Against such increased competition, Dollar Shave Club will likely be considering its options carefully.
Its fast growth has attracted more than $164 million in venture capital of its own, including a $75 million Series D round in June, which was topped off with a $15.7 million insider round two weeks ago, according to a filing with the Securities and Exchange Commission and a source with knowledge of the situation who was not authorized to comment publicly on the matter.
Dollar Shave Club’s Series D, and J.P. Morgan Securities’ involvement as a stock broker, is possibly a precursor to making an initial public offering, positioning itself for a sale or merger next year, the source said.

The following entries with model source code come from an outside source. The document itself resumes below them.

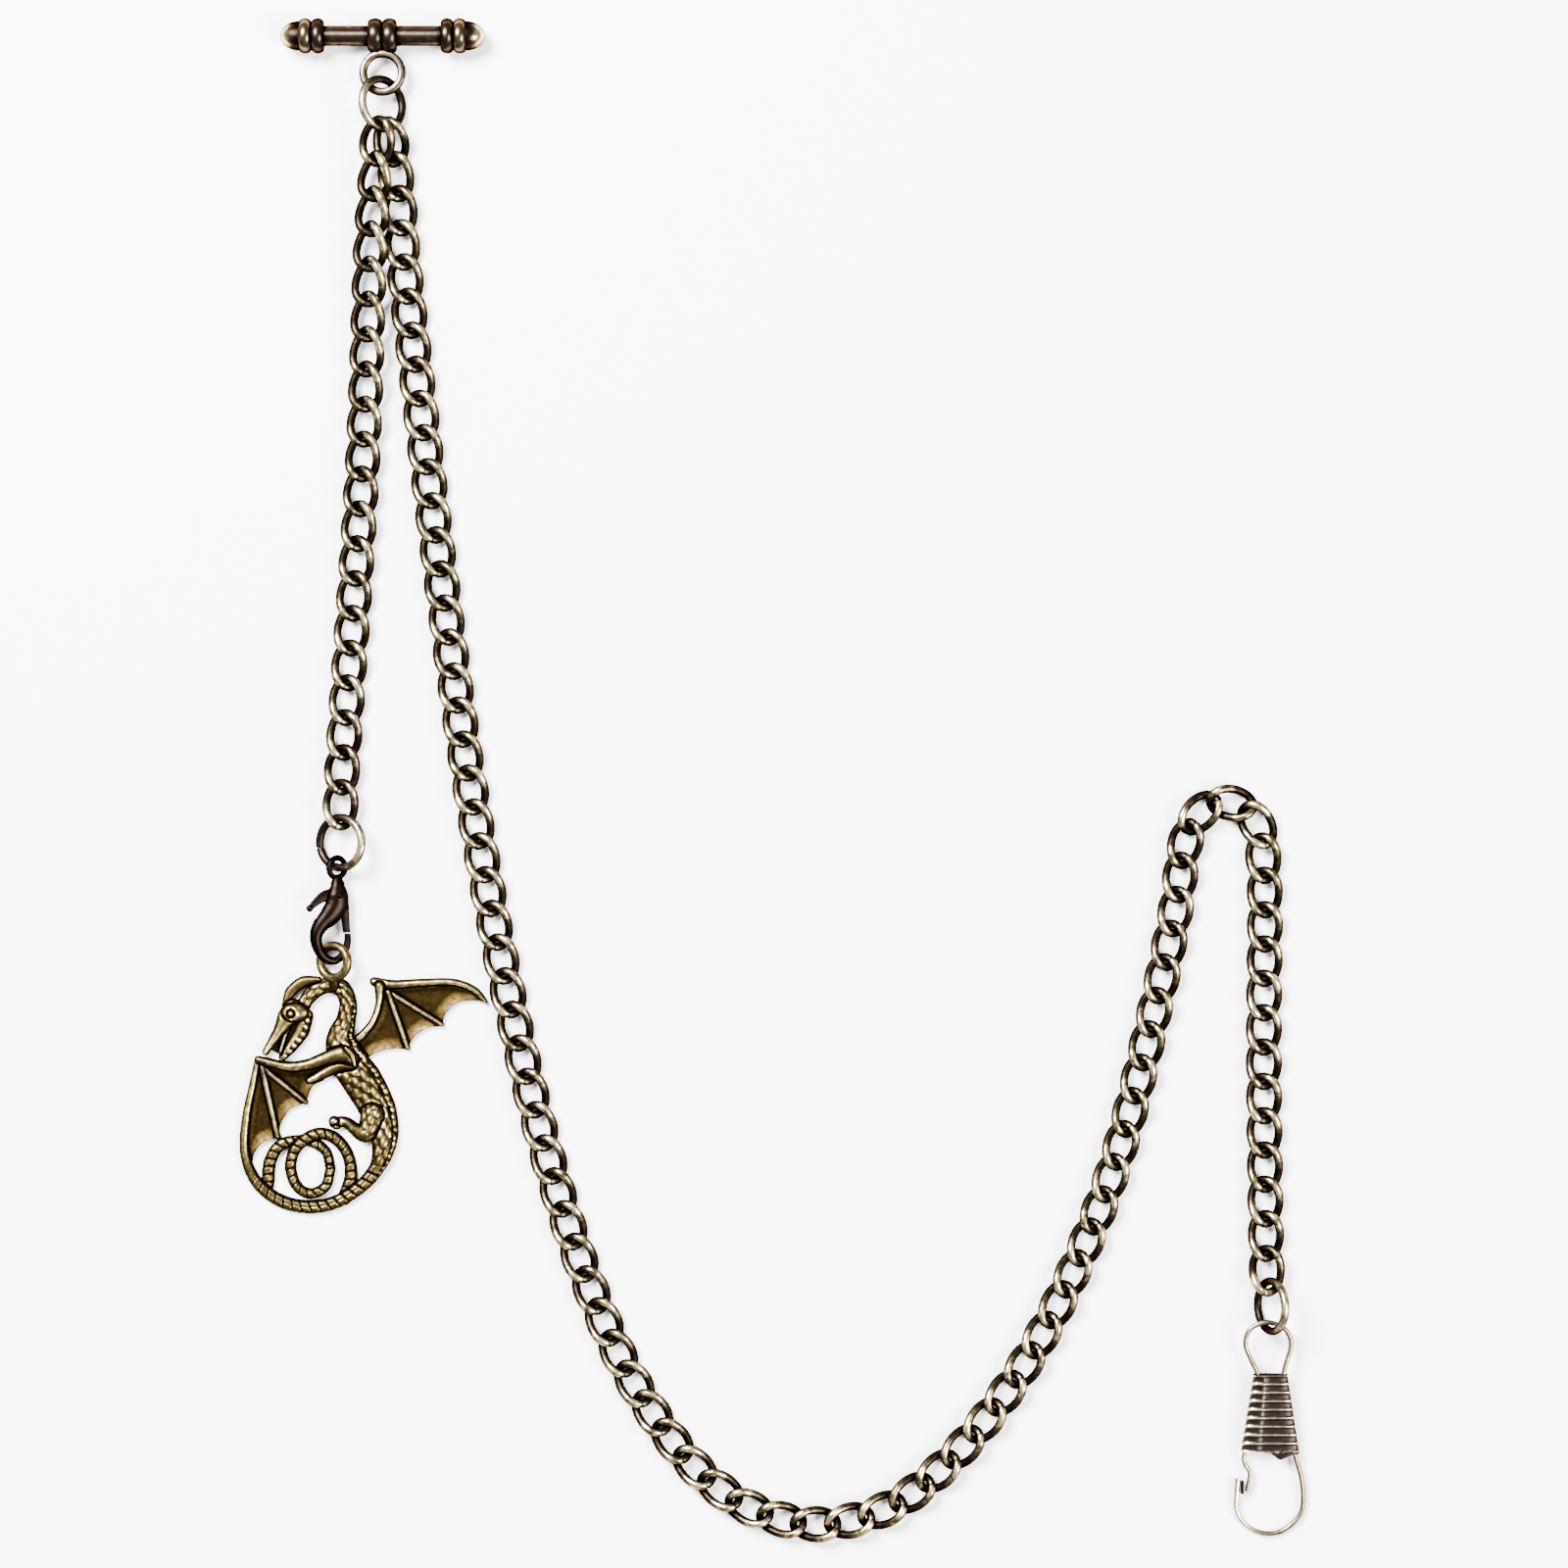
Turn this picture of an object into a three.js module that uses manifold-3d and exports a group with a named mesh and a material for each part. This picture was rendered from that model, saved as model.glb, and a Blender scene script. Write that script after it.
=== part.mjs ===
// Double pocket watch chain in aged brass, laid out flat.
// A T-bar, a short curb chain with a dragon charm on a lobster clasp, and a long curb chain with a
// spring watch clip. Millimetres, +Z up. The chain lies on z = 0 with the T-bar towards +Y.
import * as THREE from "three";
import { mergeVertices } from "three/addons/utils/BufferGeometryUtils.js";
import Module from "manifold-3d";

const wasm = await Module();
wasm.setup();

// ---------- driving dimensions ----------

// Curb chain. One link is an oval of round wire, twisted so that it lies flat in the chain.
const LINK_WIRE = 1.4;
const LINK_LENGTH = 8.6;
const LINK_WIDTH = 6.0;
const LINK_SLACK = 0.2;
const CROSSING_GAP = 0.28;
const LONG_RUNS = 18;
const SHORT_RUNS = 4;
const RUN_LINKS = 5;
// The long chain's first run is two links less, which keeps its tight bend inside one run.
const LONG_FIRST_RUN_LESS = 2;

// Jump rings.
const RING_WIRE = 1.36;
const RING_OUTER = 9.5;

// T-bar.
const T_BAR_LENGTH = 33.4;
const ROD_DIAMETER = 3.3;
const BEAD_DIAMETER = 5.76;
const BEAD_WIDTH = 2.05;
const DOME_DIAMETER = 4.8;
const DOME_HEIGHT = 3.1;
const COLLAR_BEAD_WIDTH = 2.35;
const EYE_OUTER = 7.6;
const EYE_WIRE = 1.35;
const ROD_SOCKET_DEPTH = 3;
const FIT_GAP = 0.1;

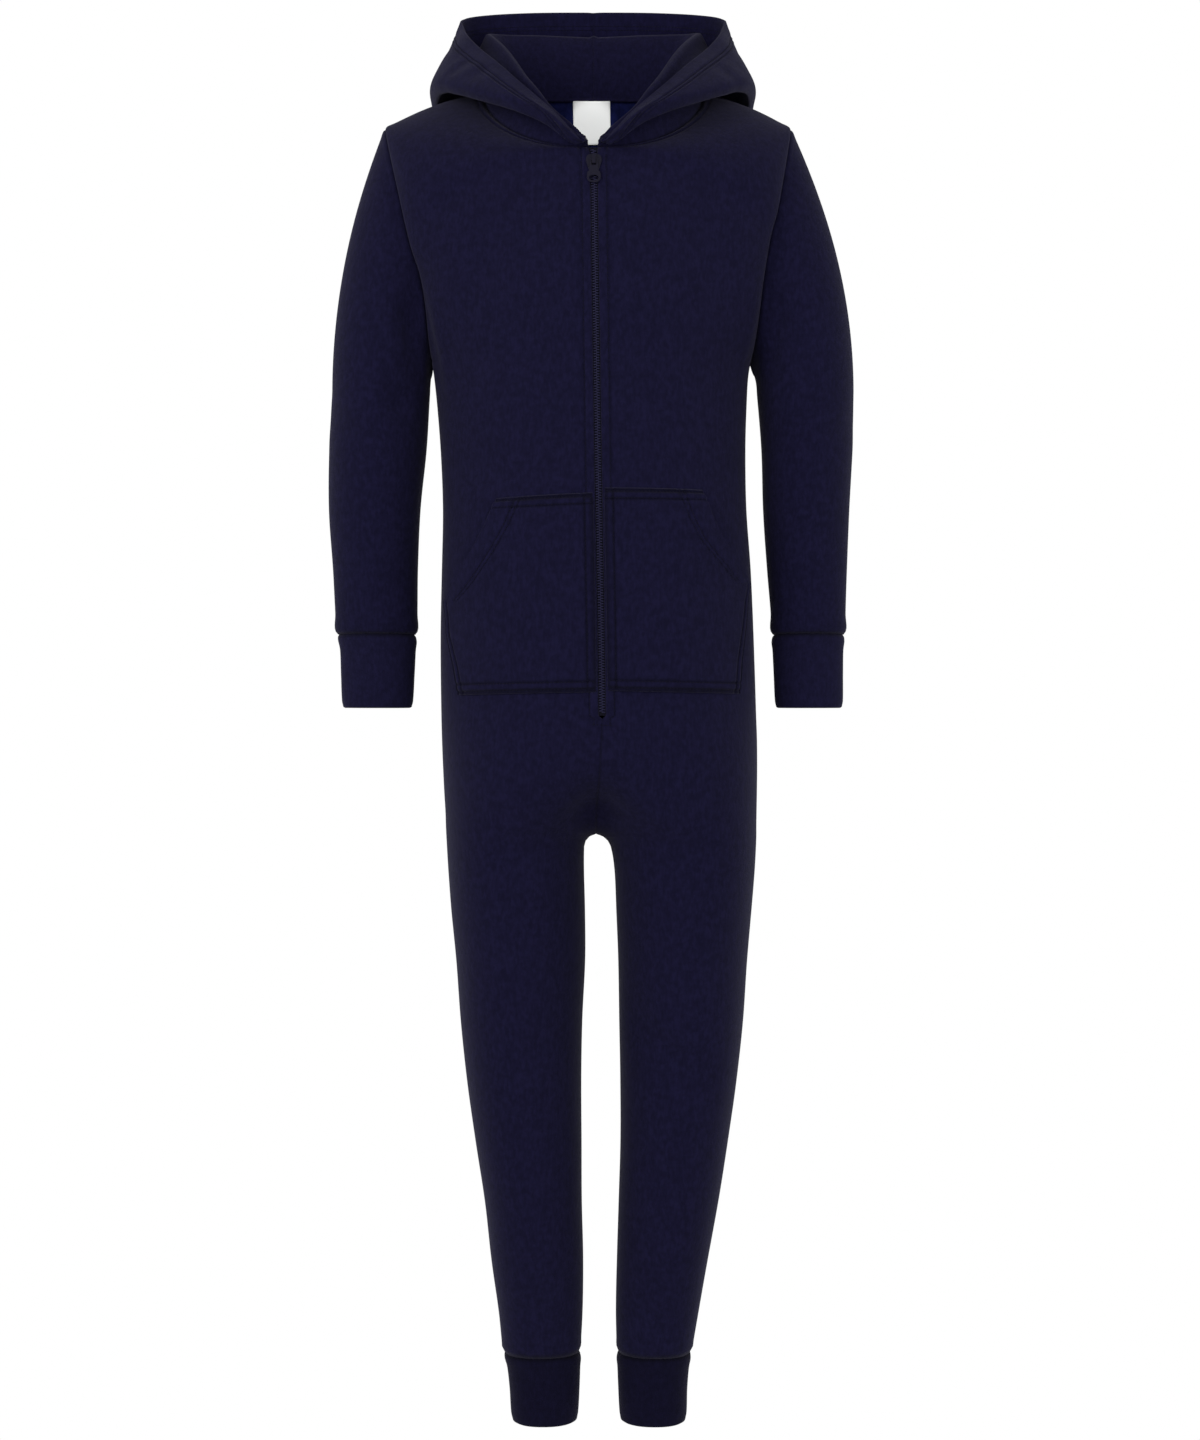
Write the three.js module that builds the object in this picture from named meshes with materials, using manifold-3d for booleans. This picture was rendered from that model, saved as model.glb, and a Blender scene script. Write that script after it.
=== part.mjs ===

“They’re not filing for an IPO this year, but there’s a lot of M&A interest and there is a lot of IPO interest,” said the source, who added the company is on track to post its largest fourth-quarter revenue.
A Dollar Shave Club spokeswoman declined to comment.
The company’s subscription plans range from $1 to $9 a month. It claims to have more than 2.4 million subscribers as of this month. Subscribers get razors delivered regularly to their door through the mail.
An IPO would give Dollar Shave Club more cash to fend off rivals, but going public could be a tough sell to the volatile markets.
“Gillette has better technology and Dollar Shave Club doesn’t have anything novel, except lower prices,” notes Ali Dibadj, an analyst at AllianceBernstein of New York.
However, recent successful tech offerings, such as Square Inc.’s $279 million and Match Group Inc.’s $460 million respective IPOs, both earlier this month, present a more optimistic case for heading to the public markets.
Since its launch, Dollar Shave Club has expanded its offerings to include bathroom products such as shaving cream, hair products and toilet wipes, but its core business is still reliant on selling low-cost razors, an operation that could be easily duplicated by larger rivals.
Instead of an IPO, Dollar Shave Club could shop itself around to a large consumer goods retailer, such as Procter & Gamble. However, the consumer goods conglomerate’s focus on selling higher-margin razors makes it an unlikely buyer, analysts said.
“If they were to acquire (Dollar Shave Club), it would be more so to keep it out of the hands of someone else rather than grow that business,” said Joe Altobello, a senior equity analyst with Raymond James Financial Inc. of St. Petersburg, Fla.
Gillette reportedly had a 60 percent gross margin before it was acquired by Procter & Gamble in 2004. However, net sales for Procter & Gamble’s grooming division, which includes Gillette razors, electric razors related shaving products, fell 14 percent to $1.7 billion on a 3 percent decrease in unit volume for the quarter ended Sept. 30, according to a recent SEC filing. Its declining revenue, said analysts, can be partly attributed to low-cost competition from companies such as Dollar Shave Club and Harry’s.
In response, Procter & Gamble launched the Gillette Shave Club in June, an online subscription service that offers regular razor cartridge delivery, but doesn’t match Dollar Shave Club’s low prices.
“They’ve been forced to, been dragged to embrace it,” said Altobello regarding the monthly subscription model. “It completely goes against what P&G is about. They want consumers to trade up; they want consumers to pay more and more for better shaving products.”
A spokeswoman for Procter & Gamble declined to comment.
Dollar Shave Club might be best served to go with one of Procter & Gamble’s rivals should they come calling, said Altobello. However, those companies would likely have to pay a premium in order to satisfy Dollar Shave Club’s investors.
Its $90.7 million Series D round is one of the larger tech company financings this year in Los Angeles. When the round was initially announced in June, the company was reportedly valued at $615 million.
“Edgewell Personal Care would make sense because they’ve got the Schick brand,” said Altobello. “(Or) it could be someone without a presence in blades and razors like Unilever.”